*Instruction*.
Repeat every line, exactly, from the very first through the one where "wasm.setup();" appears. Add nothing else.

____

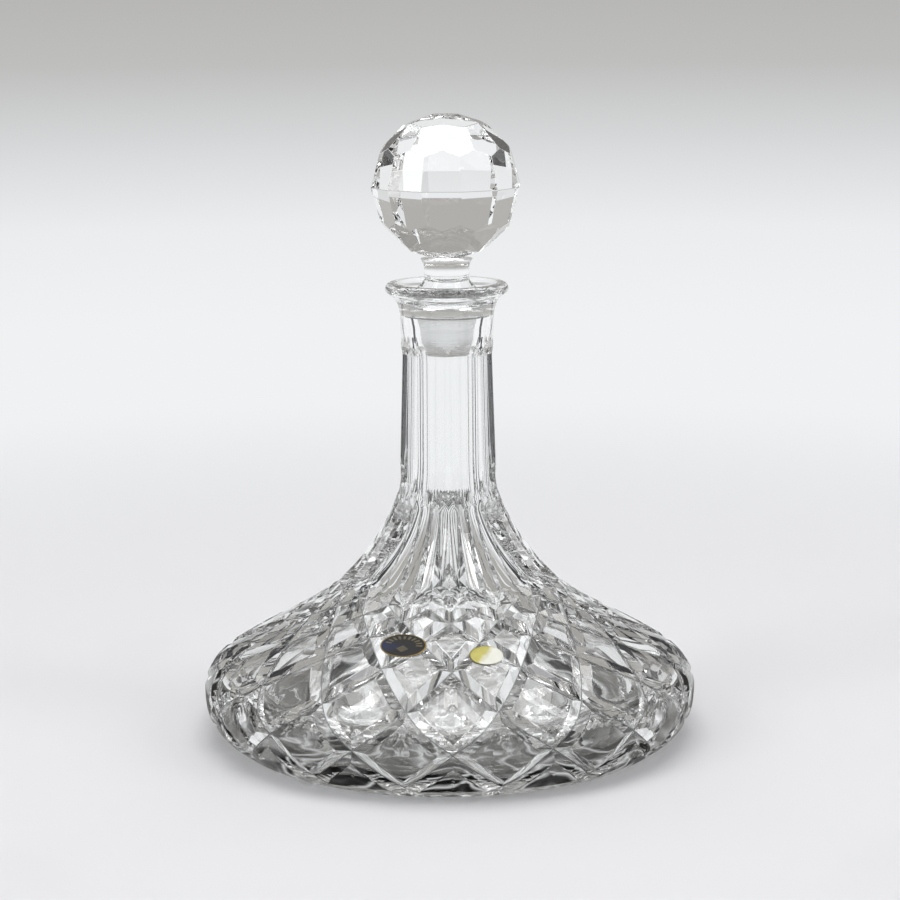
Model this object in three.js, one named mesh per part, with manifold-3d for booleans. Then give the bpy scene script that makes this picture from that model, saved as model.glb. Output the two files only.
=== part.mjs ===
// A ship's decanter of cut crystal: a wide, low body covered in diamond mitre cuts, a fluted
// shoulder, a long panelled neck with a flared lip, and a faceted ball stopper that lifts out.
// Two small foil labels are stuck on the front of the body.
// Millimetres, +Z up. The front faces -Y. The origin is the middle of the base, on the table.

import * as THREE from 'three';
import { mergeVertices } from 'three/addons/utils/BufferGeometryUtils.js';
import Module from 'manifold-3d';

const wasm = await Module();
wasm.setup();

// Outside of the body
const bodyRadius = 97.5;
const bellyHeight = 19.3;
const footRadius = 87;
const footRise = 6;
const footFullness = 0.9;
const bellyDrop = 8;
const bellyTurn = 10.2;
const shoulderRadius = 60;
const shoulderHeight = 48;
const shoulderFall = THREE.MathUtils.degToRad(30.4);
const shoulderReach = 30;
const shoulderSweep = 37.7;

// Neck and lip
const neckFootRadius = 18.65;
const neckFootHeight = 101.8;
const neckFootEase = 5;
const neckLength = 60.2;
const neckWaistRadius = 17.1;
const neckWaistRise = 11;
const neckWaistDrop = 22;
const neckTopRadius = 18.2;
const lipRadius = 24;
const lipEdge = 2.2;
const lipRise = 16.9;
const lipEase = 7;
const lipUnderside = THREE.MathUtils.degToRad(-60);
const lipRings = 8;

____

*Response to the exercise*.
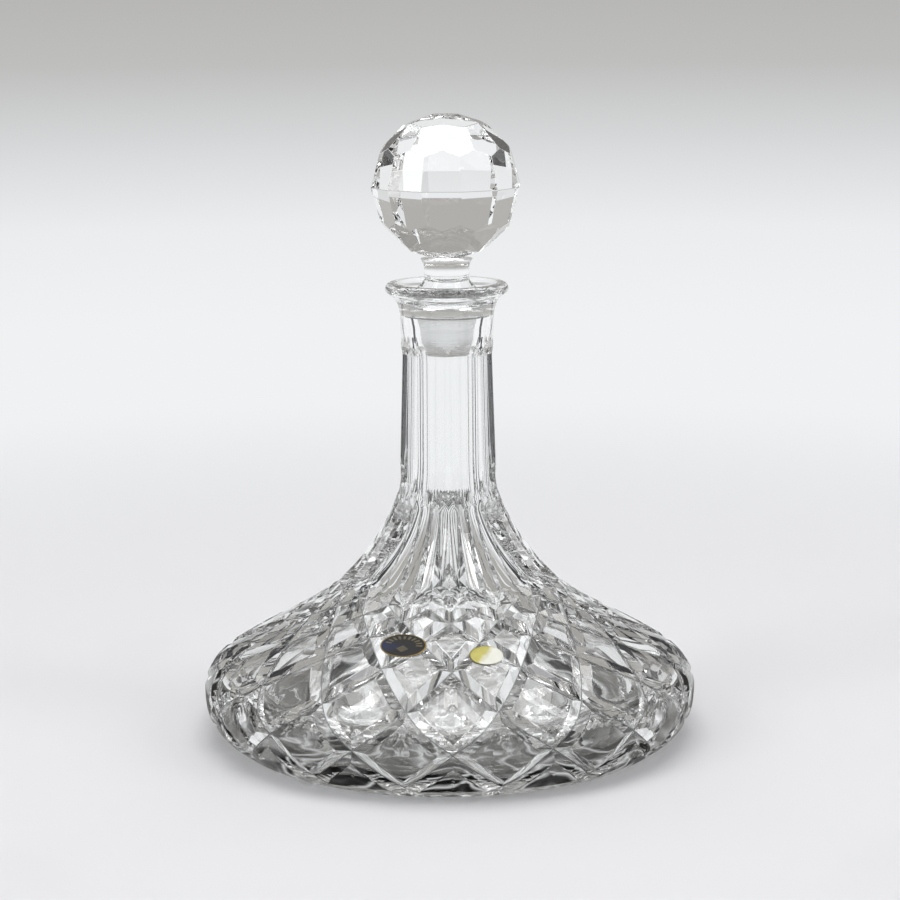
Model this object in three.js, one named mesh per part, with manifold-3d for booleans. Then give the bpy scene script that makes this picture from that model, saved as model.glb. Output the two files only.
=== part.mjs ===
// A ship's decanter of cut crystal: a wide, low body covered in diamond mitre cuts, a fluted
// shoulder, a long panelled neck with a flared lip, and a faceted ball stopper that lifts out.
// Two small foil labels are stuck on the front of the body.
// Millimetres, +Z up. The front faces -Y. The origin is the middle of the base, on the table.

import * as THREE from 'three';
import { mergeVertices } from 'three/addons/utils/BufferGeometryUtils.js';
import Module from 'manifold-3d';

const wasm = await Module();
wasm.setup();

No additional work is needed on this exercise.